Legend has it that the Great Chicago Fire of 1871 began when Mrs. O'Leary's cow kicked over a lantern, igniting her straw. The flames then allegedly consumed her barn, jumping from one wooden structure to another until virtually the whole city lay under flame. Before the flames were through, more than seventeen thousand buildings were destroyed, a hundred thousand people were left homeless, and at least two hundred fifty had died.

Less well-known is that the whole of the American Midwest fell victim to disastrous fires the night of October 8, 1871, from Indiana to the Dakotas, and from Iowa to Minnesota. All told, they represent the most mysterious and deadly conflagration in national memory. Eclipsed in history by the Chicago cauldron, little Peshtigo, a small community of two thousand near Green Bay, Wisconsin, fared far worse in terms of lives lost. Half the town - 1,000 people - died that terrible night, suffocated where they stood, or consumed by flames whose origins remain unknown. Not a single structure was left standing.
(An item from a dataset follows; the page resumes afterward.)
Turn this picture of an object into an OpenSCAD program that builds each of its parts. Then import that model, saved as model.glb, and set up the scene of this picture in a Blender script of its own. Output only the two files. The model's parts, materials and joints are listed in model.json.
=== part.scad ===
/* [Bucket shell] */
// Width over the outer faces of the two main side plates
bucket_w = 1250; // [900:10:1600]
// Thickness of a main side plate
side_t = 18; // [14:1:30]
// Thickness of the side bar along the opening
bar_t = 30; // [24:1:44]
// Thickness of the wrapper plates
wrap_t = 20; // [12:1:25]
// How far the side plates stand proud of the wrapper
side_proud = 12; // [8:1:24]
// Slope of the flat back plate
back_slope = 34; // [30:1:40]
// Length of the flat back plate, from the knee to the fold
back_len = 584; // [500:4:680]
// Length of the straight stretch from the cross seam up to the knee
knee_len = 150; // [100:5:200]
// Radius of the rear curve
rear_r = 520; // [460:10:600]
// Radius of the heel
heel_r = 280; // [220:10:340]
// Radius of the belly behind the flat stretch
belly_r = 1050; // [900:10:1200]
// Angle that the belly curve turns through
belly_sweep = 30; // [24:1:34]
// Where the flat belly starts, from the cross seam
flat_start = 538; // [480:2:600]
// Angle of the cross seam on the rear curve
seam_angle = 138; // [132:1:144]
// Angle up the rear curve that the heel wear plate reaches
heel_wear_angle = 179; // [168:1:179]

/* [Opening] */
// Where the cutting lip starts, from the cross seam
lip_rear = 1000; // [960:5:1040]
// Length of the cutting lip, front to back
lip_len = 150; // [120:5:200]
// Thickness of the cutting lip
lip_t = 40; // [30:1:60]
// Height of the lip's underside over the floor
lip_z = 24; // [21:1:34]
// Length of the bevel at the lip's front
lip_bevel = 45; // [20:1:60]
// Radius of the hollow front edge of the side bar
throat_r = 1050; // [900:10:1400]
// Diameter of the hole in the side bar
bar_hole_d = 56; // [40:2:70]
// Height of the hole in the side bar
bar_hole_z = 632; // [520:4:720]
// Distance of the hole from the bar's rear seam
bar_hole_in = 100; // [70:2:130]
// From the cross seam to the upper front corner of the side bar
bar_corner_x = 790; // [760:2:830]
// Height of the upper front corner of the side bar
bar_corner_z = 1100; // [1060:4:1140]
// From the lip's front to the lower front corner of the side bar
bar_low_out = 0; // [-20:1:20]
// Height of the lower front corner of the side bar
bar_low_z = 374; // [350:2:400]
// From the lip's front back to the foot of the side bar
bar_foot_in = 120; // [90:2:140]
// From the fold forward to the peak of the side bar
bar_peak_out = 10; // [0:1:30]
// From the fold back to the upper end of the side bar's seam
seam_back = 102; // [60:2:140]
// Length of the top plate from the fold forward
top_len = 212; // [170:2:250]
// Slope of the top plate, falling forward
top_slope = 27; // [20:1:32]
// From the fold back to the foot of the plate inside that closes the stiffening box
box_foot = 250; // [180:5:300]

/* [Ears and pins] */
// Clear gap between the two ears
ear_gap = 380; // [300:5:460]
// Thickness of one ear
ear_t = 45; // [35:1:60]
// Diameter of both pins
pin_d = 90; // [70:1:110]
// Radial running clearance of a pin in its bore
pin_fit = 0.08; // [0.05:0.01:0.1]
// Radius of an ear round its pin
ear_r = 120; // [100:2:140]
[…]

Where did the flames come from, and why so suddenly, without any warning? "In one awful instant a great flame shot up in the western heavens," wrote one Peshtigo survivor. "Countless fiery tongues struck down into the village, piercing every object that stood in town like a red-hot bolt. A deafening roar, mingled with blasts of electric flame, filled the air and paralyzed every soul in the place. There was no beginning to the work of ruin; the flaming whirlwind swirled in an instant through town." Other survivors referred to the phenomenon as a tornado of fire, reporting burning buildings lifted whole in the air before they exploded into glowing cinders.

What eyewitnesses described was more like a holocaust from heaven than an accidental fire started by a nervous cow. And in fact, according to a theory propounded by Minnesota Congressmen Ignatius Donnelly, the devastating fires of 1871 did fall from above, in the form of a wayward cometary tail. During it's 1846 passage, Biela's comet had inexplicably split in two; it was supposed to return in 1866, but failed to appear. Biela's fragmented head finally showed up in 1872 as a meteor shower. Donnelly suggested the separated tail appeared in 1871 and was the prime cause of the widespread firestorm that swept the Midwest, damaging or destroying a total of twenty-four towns and leaving 2,000 or more dead in its wake. Drought conditions that fall no doubt contributed to the extent of the conflagration. History today concentrates on the Chicago Fire alone and largely overlooks the Peshtigo Horror, as it was then called. It ignores altogether Biela's comet and it's unaccounted-for tail.